Driven by the timing of marquee smartphone launches plus continued growth at Samsung, Qorvo expects sequential revenue growth of over 30% in the September quarter then more in the December quarter prior to the normal seasonal decline in the March quarter, amounting to double-digit growth for full-year fiscal 2018 over fiscal 2017 (though closer to 10%, due to the slow start in China). This will be joined by higher BAW-based product mix [rising from under 30% of Mobile Product revenue now to about 40% by fiscal 2019], higher utilization rates and ongoing productivity and quality improvements to help the firm achieve its 50% gross margin target exiting fiscal 2018. “Operationally, we continue to make solid progress on yield improvements, wafer size conversions [to 8-inch BAW and 6-inch temperature-compensated SAW, complementing significant reductions in die size], capacity rationalizations, sourcing initiatives and other productivity efforts to drive margin expansion,” notes Murphy.

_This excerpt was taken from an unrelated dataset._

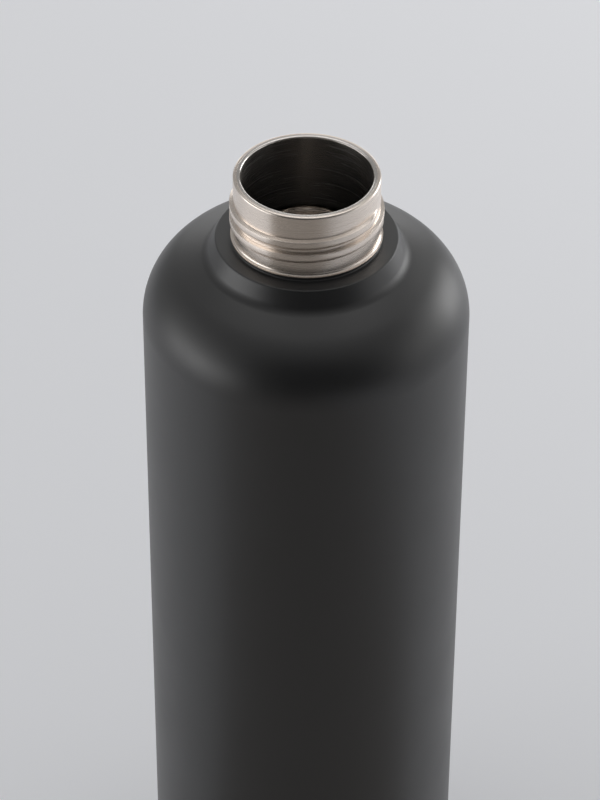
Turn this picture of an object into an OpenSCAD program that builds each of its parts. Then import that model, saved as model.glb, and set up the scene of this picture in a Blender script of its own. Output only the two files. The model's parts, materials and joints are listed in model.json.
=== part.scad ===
// Double-wall vacuum flask, open at the mouth: a coated outer shell and a bare steel liner,
// joined at the lip, with an evacuated gap between them.
// Millimetres, +Z up. The origin is the centre of the foot, on the surface that it stands on.

/* [Body] */
// Height from the foot to the top of the lip
flask_h = 262; // [200:1:320]
// Outer diameter of the body
body_d = 85; // [82:0.5:92]
// Sheet thickness of the outer shell and its base
shell_t = 0.6; // [0.5:0.05:0.7]
// Sheet thickness of the inner liner
liner_t = 0.5; // [0.4:0.05:0.55]
// Width of the evacuated gap between the straight walls
vacuum_gap = 2.2; // [1.8:0.1:2.8]

/* [Shoulder] */
// Radius of the bend that turns the straight wall into the shoulder
bend_r = 18.5; // [15:0.5:20]
// Radius of the shallow dome above the bend, centred on the axis
dome_r = 71.5; // [66:0.5:80]

/* [Collar] */
// Diameter of the raised collar round the neck, at its top
collar_d = 47; // [46:0.5:50]
// Height of the collar's top above the dome, carried on to the collar's radius
collar_step = 4.2; // [3.8:0.1:5]
// Angle by which the collar's wall leans inwards as it rises
collar_lean = 25; // [15:1:30]
// Radius of the hollow where the collar's wall meets the dome
collar_root_r = 4; // [2:0.1:4.5]
// Radius of the collar's upper edge
collar_edge_r = 0.5; // [0.3:0.05:0.7]

/* [Neck] */
// Outer diameter of the neck above, between and below the thread's turns
neck_d = 37.6; // [37.2:0.1:38]
// Inner diameter of the mouth
mouth_d = 33.7; // [32.5:0.1:34]
// Height of the lip above the collar's flat top
neck_h = 19; // [18.6:0.1:21]
// Sheet thickness of the neck
neck_t = 0.6; // [0.5:0.05:0.65]
// Outer diameter of the flared foot of the neck
flare_d = 39.1; // [38.8:0.1:39.4]
// Radius of both edges of the lip, which is flat between them
lip_edge_r = 0.55; // [0.4:0.05:0.7]
// Depth below the lip at which the neck and the liner part
lip_seam_h = 3; // [2:0.5:4]

/* [Thread] */
// Rise of the thread in one turn
thread_pitch = 4; // [3.8:0.1:4.2]
// Number of turns, with the fades at both ends
thread_turns = 2; // [1.5:0.1:2]
// Height of the ridge above the neck
thread_depth = 0.95; // [0.8:0.05:1.1]
// Width of the ridge at its crest
thread_crest_w = 1.5; // [1.2:0.05:1.6]
// Height of the steep flank above the crest
thread_upper_h = 0.4; // [0.2:0.05:0.5]
// Height of the sloping flank below the crest
thread_lower_h = 1.45; // [0.8:0.05:1.6]
// Depth below the lip of the middle of the crest at its upper end
thread_drop = 6.9; // [6:0.1:7.2]
// Direction in which the ridge's upper end lies, from +X towards +Y
thread_start = -15; // [-180:5:180]
// Angle over which each end of the ridge rises from the wall
thread_fade = 22; // [12:1:40]

/* [Base] */
// Radius of the bend from the wall into the foot
foot_bend_r = 4; // [3:0.5:5]
// Height of the weld between the shell and the base
base_h = 6; // [5.5:0.5:8]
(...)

OpEx efficiency should continue to improve, achieving operating expenses of about 20% of sales for the year, forecasts the firm. “We are resolute in hitting our operating model of 30% operating margin during the fiscal year 2018,” says Murphy.
CapEx is forecast to fall to about $400m, as the firm completes its expansion to support multi-year above-market growth of filter-based products.
With strong revenue growth, expanding gross margins, improving OpEx efficiency (lower OpEx as a percent of sales) and lower CapEx, free cash flow is expected to double from fiscal 2017 to fiscal 2018.